The successful bill, Senate Bill 1137, ended oil and gas production and bans well deepening and reworks within the setback radius. It called for pollution controls on wells within the setback areas. It restricted noise, light and dust while mandating new testing and paperwork.
But it was in place for only a short time early this year because, immediately after its passage, the industry launched an effort to gather signatures for a voter referendum. The campaign took criticism for misleading some would-be signers, but it ultimately won space on the presidential ballot, effectively placing SB 1137 on hold.
Researchers have now found that setbacks come down to a tradeoff: They report that the same disadvantaged communities that buffers are intended to protect would receive one-third of the statewide health benefits — and suffer a third of the job losses.

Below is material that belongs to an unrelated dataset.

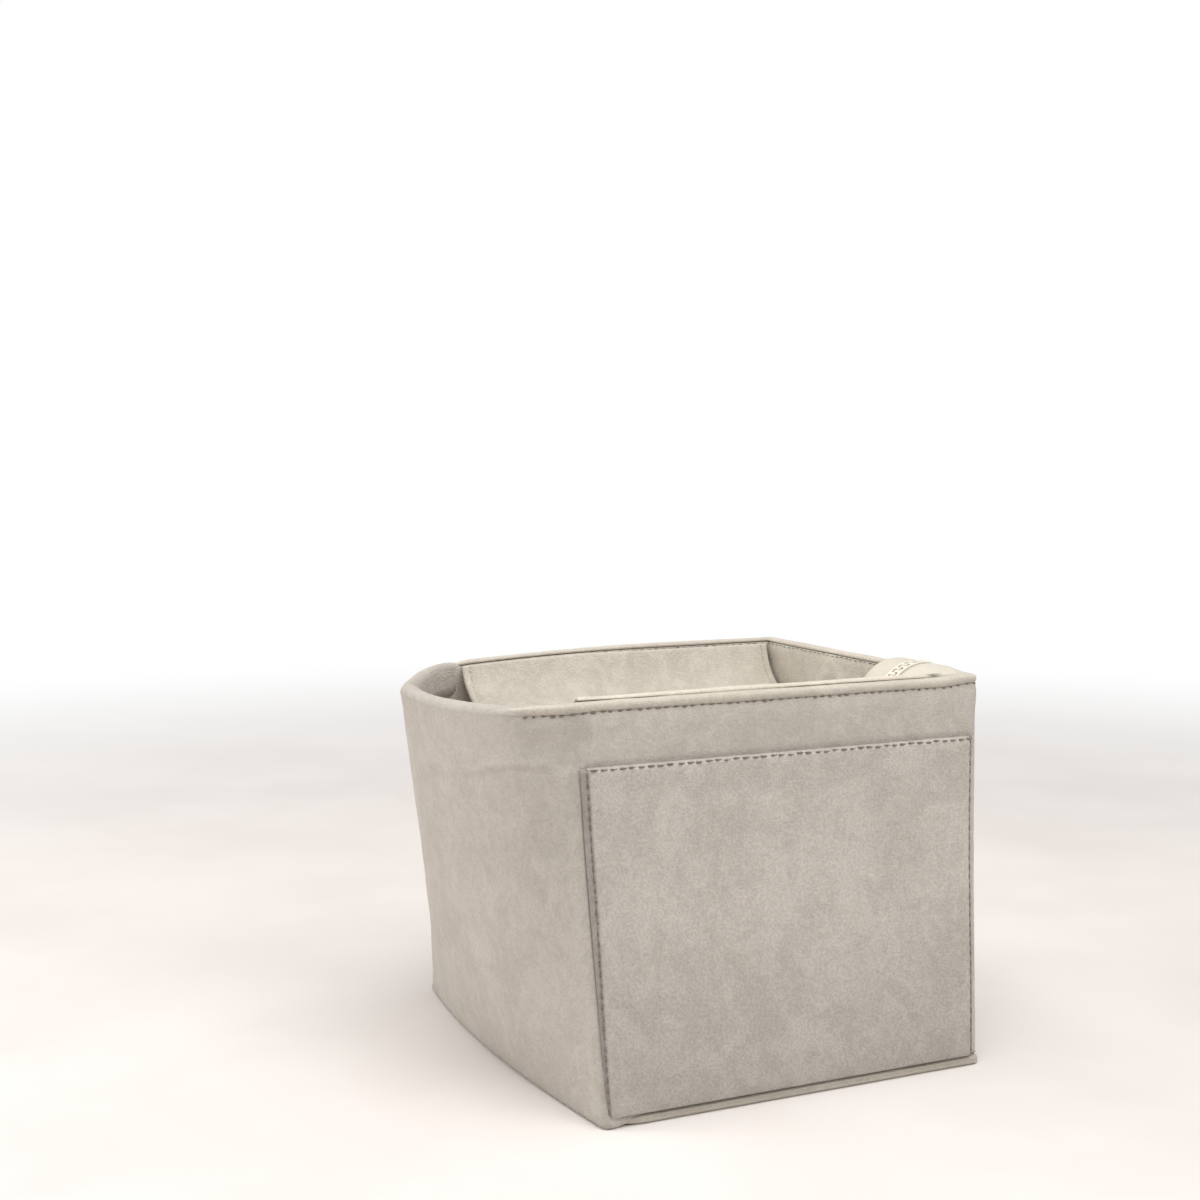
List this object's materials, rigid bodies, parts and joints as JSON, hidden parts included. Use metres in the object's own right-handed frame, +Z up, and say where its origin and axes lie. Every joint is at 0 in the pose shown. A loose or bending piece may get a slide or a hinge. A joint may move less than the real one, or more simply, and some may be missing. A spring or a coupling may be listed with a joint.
{
  "type": "purse organizer insert",
  "caption": "Open-topped suede organizer insert for a tote, with stiffened walls, a soft bulging end, a zipped front compartment, a patch pocket and a tuck-in cover flap.",
  "frame": {"origin": "middle of the sewn footprint, on the surface that the insert stands on", "axes": "+X along the front wall to the right, +Y from the front wall to the back, +Z up"},
  "size_m": [0.1761, 0.1539, 0.1319],
  "materials": {
    "outer_suede": "napped microsuede, beige grey",
    "lining_suede": "napped microsuede, slightly lighter",
    "binding_suede": "folded microsuede strip",
    "stiffener_board": "pressed fibre board, off white",
    "felt_padding": "soft felt",
    "zip_tape": "woven polyester tape, cream",
    "zip_resin": "moulded resin, cream"
  },
  "bodies": {
    "insert": {"outer_front_panel": "outer_suede", "outer_left_panel": "outer_suede", "outer_back_panel": "outer_suede", "outer_right_panel": "outer_suede", "outer_base_panel": "outer_suede", "base_welt": "outer_suede", "front_pocket_panel": "outer_suede", "rim_binding": "binding_suede", "lining_front": "lining_suede", "lining_left": "lining_suede", "lining_back": "lining_suede", "lining_right": "lining_suede", "lining_base": "lining_suede", "compartment_divider": "lining_suede", "zip_front_facing": "lining_suede", "front_board": "stiffener_board", "back_board": "stiffener_board", "right_board": "stiffener_board", "base_board": "stiffener_board", "left_padding": "felt_padding", "zip_tape_front": "zip_tape", "zip_tape_back": "zip_tape", "zip_teeth_front": "zip_resin", "zip_teeth_back": "zip_resin", "zip_bottom_stop": "zip_resin", "zip_top_stop_front": "zip_resin", "zip_top_stop_back": "zip_resin"},
    "slider": {"zip_slider": "zip_resin"},
    "pull": {"zip_pull": "zip_resin"},
    "cover_flap": {"cover_flap_face": "lining_suede", "cover_flap_backing": "lining_suede"}
  },
  "joints": [
    {"name": "zip_slide", "type": "slide", "parent": "insert", "child": "slider", "axis": [-1, 0, 0], "range_m": [0, 0.066]},
    {"name": "pull_swing", "type": "hinge", "parent": "slider", "child": "pull", "pos_m": [0.00581, -0.039, 0.1133], "axis": [0, -1, 0], "range_deg": [0, 165]},
    {"name": "flap_swing", "type": "hinge", "parent": "insert", "child": "cover_flap", "pos_m": [0, 0.06288, 0.127], "axis": [-1, 0, 0], "range_deg": [0, 65]}
  ]
}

“Our analysis is trying to quantify what those tradeoffs look like as the state considers different policies,” Kyle Meng, an associate professor at UCSB’s economics department and the Environmental Markets Lab at the Bren School of Environmental Science & Management, said in a news release. The release called it the first peer-reviewed, comprehensive study on how different oil extraction-related decarbonization policies can affect employment and health.

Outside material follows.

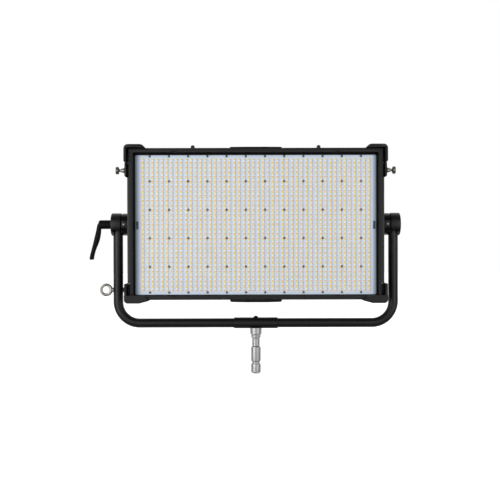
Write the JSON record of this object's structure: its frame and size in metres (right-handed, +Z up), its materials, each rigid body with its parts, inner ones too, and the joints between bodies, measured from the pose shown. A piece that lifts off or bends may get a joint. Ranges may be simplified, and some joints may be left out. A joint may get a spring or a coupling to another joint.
{
  "type": "led panel light",
  "caption": "Flat LED panel studio light in a U-shaped tilting yoke with a clamp lever, safety eye bolt, spring-pin accessory rails and a 28 mm spigot.",
  "frame": {"origin": "centre of the spigot's lower end face", "axes": "+Z up along the spigot, -Y the way the light faces, +X to the right as seen from in front"},
  "size_m": [0.8702, 0.191, 0.635],
  "materials": {
    "alloy_black": "satin",
    "hub_black": "gloss",
    "fin_black": "matte",
    "spigot_alloy": "satin",
    "steel_bright": "satin",
    "steel_black": "satin",
    "supply_tin": "satin",
    "plastic_black": "matte",
    "plastic_gloss": "gloss",
    "rubber_black": "matte",
    "board_white": "satin",
    "circuit_green": "satin"
  },
  "bodies": {
    "yoke": {"yoke_tube": "alloy_black", "left_yoke_drum": "alloy_black", "right_yoke_drum": "alloy_black", "yoke_collar": "alloy_black", "left_friction_disc": "rubber_black", "right_friction_disc": "rubber_black", "right_pivot_bolt": "steel_bright", "right_pivot_cap": "plastic_black", "spigot": "spigot_alloy", "spigot_bolt": "steel_black", "eye_bolt": "steel_bright", "eye_bolt_nut": "steel_bright"},
    "clamp_screw": {"clamp_stud": "steel_bright"},
    "clamp_handle": {"clamp_lever": "plastic_black"},
    "head": {"front_frame": "alloy_black", "led_board": "board_white", "left_board_connector": "plastic_black", "right_board_connector": "plastic_black", "left_top_bracket": "alloy_black", "right_top_bracket": "alloy_black", "left_bottom_bracket": "alloy_black", "right_bottom_bracket": "alloy_black", "left_latch_block": "plastic_black", "right_latch_block": "plastic_black", "left_plunger_bush": "steel_bright", "right_plunger_bush": "steel_bright", "top_pad": "rubber_black", "bottom_pad": "rubber_black", "left_top_stud": "hub_black", "right_top_stud": "hub_black", "left_hub_disc": "hub_black", "right_hub_disc": "hub_black", "housing": "alloy_black", "led_driver_board": "circuit_green", "heat_sink": "fin_black", "rear_cover": "alloy_black", "connector_plate": "alloy_black", "left_fan_frame": "plastic_black", "right_fan_frame": "plastic_black", "power_supply": "supply_tin", "control_board": "circuit_green", "display_window": "plastic_gloss", "power_switch_bezel": "plastic_black", "mains_inlet": "plastic_black", "data_in_socket": "plastic_black", "data_out_socket": "plastic_black", "network_socket": "plastic_black", "usb_socket": "plastic_black"},
    "left_plunger": {"left_pull_knob": "steel_bright"},
    "right_plunger": {"right_pull_knob": "steel_bright"},
    "select_control": {"select_knob": "plastic_black"},
    "dimmer_control": {"dimmer_knob": "plastic_black"},
    "button_1": {"menu_button_1": "rubber_black"},
    "button_2": {"menu_button_2": "rubber_black"},
    "button_3": {"menu_button_3": "rubber_black"},
    "button_4": {"menu_button_4": "rubber_black"},
    "power_switch": {"power_rocker": "plastic_gloss"},
    "left_fan": {"left_fan_rotor": "plastic_black"},
    "right_fan": {"right_fan_rotor": "plastic_black"}
  },
  "joints": [
    {"name": "head_tilt", "type": "hinge", "parent": "yoke", "child": "head", "pos_m": [0, 0, 0.418], "axis": [1, 0, 0], "range_deg": [-135, 135]},
    {"name": "clamp_turn", "type": "hinge", "parent": "yoke", "child": "clamp_screw", "pos_m": [-0.38, 0, 0.418], "axis": [1, 0, 0], "range_deg": [-20, 160]},
    {"name": "clamp_lift", "type": "slide", "parent": "clamp_screw", "child": "clamp_handle", "axis": [-1, 0, 0], "range_m": [0, 0.004], "stiffness_N_per_m": 1500, "springref_m": -0.002},
    {"name": "left_plunger_pull", "type": "slide", "parent": "head", "child": "left_plunger", "axis": [-1, 0, 0], "range_m": [0, 0.006], "stiffness_N_per_m": 800, "springref_m": -0.004},
    {"name": "right_plunger_pull", "type": "slide", "parent": "head", "child": "right_plunger", "axis": [1, 0, 0], "range_m": [0, 0.006], "stiffness_N_per_m": 800, "springref_m": -0.004},
    {"name": "select_turn", "type": "hinge", "parent": "head", "child": "select_control", "pos_m": [-0.066, 0.1, 0.463], "axis": [0, 1, 0], "continuous": true},
    {"name": "dimmer_turn", "type": "hinge", "parent": "head", "child": "dimmer_control", "pos_m": [0.066, 0.1, 0.463], "axis": [0, 1, 0], "continuous": true},
    {"name": "button_1_press", "type": "slide", "parent": "head", "child": "button_1", "axis": [0, -1, 0], "range_m": [0, 0.0015], "stiffness_N_per_m": 500, "springref_m": -0.001},
    {"name": "button_2_press", "type": "slide", "parent": "head", "child": "button_2", "axis": [0, -1, 0], "range_m": [0, 0.0015], "stiffness_N_per_m": 500, "springref_m": -0.001},
    {"name": "button_3_press", "type": "slide", "parent": "head", "child": "button_3", "axis": [0, -1, 0], "range_m": [0, 0.0015], "stiffness_N_per_m": 500, "springref_m": -0.001},
    {"name": "button_4_press", "type": "slide", "parent": "head", "child": "button_4", "axis": [0, -1, 0], "range_m": [0, 0.0015], "stiffness_N_per_m": 500, "springref_m": -0.001},
    {"name": "power_rocker_tip", "type": "hinge", "parent": "head", "child": "power_switch", "pos_m": [-0.054, 0.09, 0.348], "axis": [1, 0, 0], "range_deg": [-20, 0]},
    {"name": "left_fan_spin", "type": "hinge", "parent": "head", "child": "left_fan", "pos_m": [-0.165, 0.08, 0.418], "axis": [0, 1, 0], "continuous": true},
    {"name": "right_fan_spin", "type": "hinge", "parent": "head", "child": "right_fan", "pos_m": [0.165, 0.08, 0.418], "axis": [0, 1, 0], "continuous": true}
  ]
}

Meng added that the tradeoff was surprising, noting, “The same communities that benefit from cleaner air are also those facing labor market consequences.”
The study found using a carbon tax as an alternative supply-side climate measure represents the least expensive choice because it would “go after the most carbon-intensive oil extractors first,” stated study co-lead author Paige Weber, an environmental economist at the University of North Carolina, Chapel Hill. She added such a tax would nevertheless offer the weakest health benefits while causing the fewest layoffs. Carbon taxes are similar in ways to California’s existing cap-andtrade pollution credits program.

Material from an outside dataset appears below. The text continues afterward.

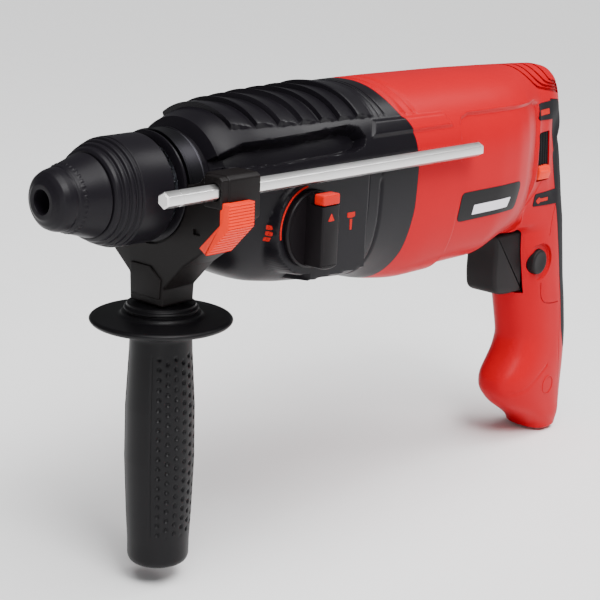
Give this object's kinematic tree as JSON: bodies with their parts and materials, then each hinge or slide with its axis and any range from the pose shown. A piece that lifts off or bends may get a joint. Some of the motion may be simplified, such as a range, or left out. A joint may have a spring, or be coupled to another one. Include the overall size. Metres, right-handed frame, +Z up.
{
  "type": "rotary hammer",
  "caption": "Pistol-grip rotary hammer with a keyless tool chuck, mode selector, trigger, clamp-on side handle and depth rod.",
  "frame": {"origin": "on the spindle axis where the end of a tool meets the anvil's face", "axes": "+X along the spindle towards the nose, +Y to the operator's left, +Z up, away from the handle's heel"},
  "size_m": [0.377, 0.0882, 0.2137],
  "materials": {
    "red_plastic": "moulded nylon, light sheen",
    "black_plastic": "moulded nylon, fine texture",
    "soft_plastic": "soft-touch overmould",
    "rubber": "moulded rubber",
    "orange_plastic": "moulded plastic",
    "steel": "ground steel",
    "dark_steel": "hardened steel, oiled",
    "bright_steel": "bright drawn bar",
    "aluminium": "die-cast aluminium",
    "copper": "varnished copper winding",
    "brass": "stamped brass",
    "carbon": "pressed carbon",
    "plate": "printed foil"
  },
  "bodies": {
    "housing": {"gear_housing": "black_plastic", "motor_housing": "red_plastic", "handle_heel": "red_plastic", "handle_cover": "red_plastic", "soft_grip": "soft_plastic", "rating_plate": "plate", "cord_inlet": "rubber", "spindle_bearing": "steel", "shaft_front_bearing": "steel", "shaft_rear_bearing": "steel", "bearing_flange": "aluminium", "rear_bearing_bridge": "black_plastic", "motor_front_bearing": "steel", "motor_rear_bearing": "steel", "stator_core": "dark_steel", "field_coil_upper": "copper", "field_coil_lower": "copper", "switch_body": "black_plastic"},
    "spindle": {"spindle": "steel", "tool_holder": "steel", "spindle_gear": "dark_steel", "clutch_spring": "dark_steel", "clutch_washer": "steel", "dust_cap": "rubber", "sleeve_spring": "dark_steel"},
    "sleeve": {"locking_sleeve": "black_plastic", "locking_ring": "steel"},
    "ball_left": {"locking_ball_left": "steel"},
    "ball_right": {"locking_ball_right": "steel"},
    "anvil": {"anvil": "steel"},
    "striker": {"striker": "steel"},
    "piston": {"piston": "aluminium"},
    "piston_pin": {"piston_pin": "steel"},
    "wobble": {"wobble_plate": "steel"},
    "layshaft": {"intermediate_shaft": "dark_steel", "driven_gear": "dark_steel", "wobble_hub": "dark_steel"},
    "clutch": {"clutch_sleeve": "dark_steel"},
    "selector": {"selector_knob": "black_plastic", "selector_cam": "brass"},
    "knob_lock": {"knob_lock_button": "red_plastic"},
    "shifter": {"shift_plate": "steel"},
    "armature": {"armature_shaft": "dark_steel", "armature_core": "copper", "commutator": "copper", "fan": "black_plastic"},
    "reversing": {"brush_plate": "orange_plastic", "carbon_brush_left": "carbon", "carbon_brush_right": "carbon", "brush_spring_left": "dark_steel", "brush_spring_right": "dark_steel"},
    "trigger": {"trigger": "soft_plastic"},
    "lock_on": {"lock_on_button": "black_plastic"},
    "clamp": {"clamp_body": "black_plastic", "clamp_strap": "dark_steel", "clamp_bolt": "steel"},
    "rod": {"depth_rod": "bright_steel"},
    "rod_release": {"release_button": "orange_plastic"},
    "grip": {"side_grip": "black_plastic", "grip_nut": "steel"}
  },
  "joints": [
    {"name": "armature_spin", "type": "hinge", "parent": "housing", "child": "armature", "pos_m": [-0.18, 0, -0.01], "axis": [1, 0, 0], "continuous": true},
    {"name": "layshaft_spin", "type": "hinge", "parent": "housing", "child": "layshaft", "pos_m": [-0.09, 0, -0.03], "axis": [1, 0, 0], "continuous": true},
    {"name": "spindle_spin", "type": "hinge", "parent": "housing", "child": "spindle", "pos_m": [0, 0, 0], "axis": [1, 0, 0], "continuous": true},
    {"name": "sleeve_slide", "type": "slide", "parent": "spindle", "child": "sleeve", "axis": [-1, 0, 0], "range_m": [0, 0.004], "stiffness_N_per_m": 900, "springref_m": -0.004, "deforming": ["sleeve_spring"]},
    {"name": "ball_left_slide", "type": "slide", "parent": "spindle", "child": "ball_left", "axis": [0, 1, 0], "range_m": [0, 0.002]},
    {"name": "ball_right_slide", "type": "slide", "parent": "spindle", "child": "ball_right", "axis": [0, -1, 0], "range_m": [0, 0.002]},
    {"name": "anvil_slide", "type": "slide", "parent": "spindle", "child": "anvil", "axis": [1, 0, 0], "range_m": [0, 0.003]},
    {"name": "striker_slide", "type": "slide", "parent": "spindle", "child": "striker", "axis": [1, 0, 0], "range_m": [-0.006, 0.0028]},
    {"name": "wobble_swing", "type": "hinge", "parent": "housing", "child": "wobble", "pos_m": [-0.108, 0, -0.03], "axis": [0, 1, 0], "range_deg": [-15, 15]},
    {"name": "piston_slide", "type": "slide", "parent": "housing", "child": "piston", "axis": [1, 0, 0], "range_m": [-0.0079, 0.0079]},
    {"name": "pin_turn", "type": "hinge", "parent": "piston", "child": "piston_pin", "pos_m": [-0.108, 0, 0], "axis": [0, 1, 0], "range_deg": [-15.5, 15.5]},
    {"name": "selector_turn", "type": "hinge", "parent": "housing", "child": "selector", "pos_m": [-0.059, 0.045, -0.019], "axis": [0, 1, 0], "range_deg": [-90, 90]},
    {"name": "knob_lock_press", "type": "slide", "parent": "selector", "child": "knob_lock", "axis": [0, -1, 0], "range_m": [0, 0.0015], "stiffness_N_per_m": 400, "springref_m": -0.002},
    {"name": "shift_slide", "type": "slide", "parent": "housing", "child": "shifter", "axis": [1, 0, 0], "range_m": [-0.0026, 0.0026]},
    {"name": "clutch_slide", "type": "slide", "parent": "layshaft", "child": "clutch", "axis": [1, 0, 0], "range_m": [-0.0026, 0.0026]},
    {"name": "trigger_pull", "type": "slide", "parent": "housing", "child": "trigger", "axis": [-1, 0, 0], "range_m": [0, 0.006], "stiffness_N_per_m": 500, "springref_m": -0.006},
    {"name": "lock_on_press", "type": "slide", "parent": "housing", "child": "lock_on", "axis": [0, -1, 0], "range_m": [0, 0.0022], "stiffness_N_per_m": 400, "springref_m": -0.003},
    {"name": "reversing_turn", "type": "hinge", "parent": "housing", "child": "reversing", "pos_m": [-0.221, 0, -0.01], "axis": [1, 0, 0], "range_deg": [0, 50]},
    {"name": "side_handle_swing", "type": "hinge", "parent": "housing", "child": "clamp", "pos_m": [-0.0096, 0, 0], "axis": [1, 0, 0], "range_deg": [-2, 60]},
    {"name": "rod_slide", "type": "slide", "parent": "clamp", "child": "rod", "axis": [1, 0, 0], "range_m": [-0.03, 0.1]},
    {"name": "rod_release_press", "type": "slide", "parent": "clamp", "child": "rod_release", "axis": [0, -1, 0], "range_m": [0, 0.0015], "stiffness_N_per_m": 400, "springref_m": -0.002},
    {"name": "grip_turn", "type": "hinge", "parent": "clamp", "child": "grip", "pos_m": [-0.0096, 0, -0.1], "axis": [0, 0, 1], "continuous": true}
  ],
  "couplings": [
    {"joint": "layshaft_spin", "follows": "armature_spin", "ratio": -0.16279},
    {"joint": "spindle_spin", "follows": "armature_spin", "ratio": 0.040698},
    {"joint": "ball_left_slide", "follows": "sleeve_slide", "ratio": 0.5},
    {"joint": "ball_right_slide", "follows": "sleeve_slide", "ratio": 0.5},
    {"joint": "piston_slide", "follows": "wobble_swing", "m_per_rad": 0.0298},
    {"joint": "pin_turn", "follows": "wobble_swing", "ratio": 1},
    {"joint": "shift_slide", "follows": "selector_turn", "m_per_rad": 0.0015915},
    {"joint": "clutch_slide", "follows": "selector_turn", "m_per_rad": 0.0015915}
  ]
}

Many states use an excise tax instead of California’s ad-valorem, property tax-based method of taxing oil production. The new report’s authors found adding an excise tax would eliminate the most expensive oil production operations first, and that such a policy “falls roughly in the middle in terms of job and health implications,” Thursday’s news release said.
Another finding published in the report was that even the largest setback distance the researchers studied — one mile, or about two-thirds larger than SB 1137’s provision — wasn’t big enough to achieve the scale of cuts required under California’s 2045 goal of cutting emissions in the state’s transportation sector by 90% relative to 1990 levels.
“So, you’d need to combine a setback with another policy” such as a carbon tax or an excise tax, Weber stated.
The release characterized the report’s findings as conservative, noting researchers focused on premature mortality to the exclusion of other health impacts. It said they probably overestimated employment impacts because their modeling system doesn’t account for the possibility laid-off oil workers find other work.
The study follows others by the same multidisciplinary researchers on the same general topic. The team previously found setbacks decrease state oil production because oil companies might not find it economical to drill elsewhere.
The team has also published findings that reducing in-state petroleum production by even 90% will cost Kern County an average of 1,700 jobs annually, plus $27 million in property-tax revenues per year through 2045. On the other hand, the team said that will improve Kern’s mortality rate a total of 25% because of local reductions in particulate air pollution.
Oil industry representatives were skeptical of the recent findings. The Western States Petroleum Association trade group called the study deficient and unhelpful to public policy discussions.
The California Independent Petroleum Association trade group was more specific, saying the researchers relied on national data on particulate-matter pollution rather than using numbers reflecting California’s more restrictive regulations.
CIPA CEO Rock Zierman said by email the study also should have used production data from California’s tightly regulated oilfields instead of national figures. He pointed out California’s oil and gas industry contributes $152 billion to the state’s economy, including $26 billion in annual wages.
Los Angeles-based public interest nonprofit Consumer Watchdog faulted the study for other reasons, noting not all people working in oilfields live nearby. It referred to research suggesting most laid-off workers would find jobs elsewhere and that retraining the rest wouldn’t be prohibitively expensive.
“They have skill sets that are transferrable and in demand,” Energy Project Director Liza Tucker said.
She emphasized public costs of treating people for emissions-related illness would decrease, adding, “Basically what you’re looking at is an enormous savings.”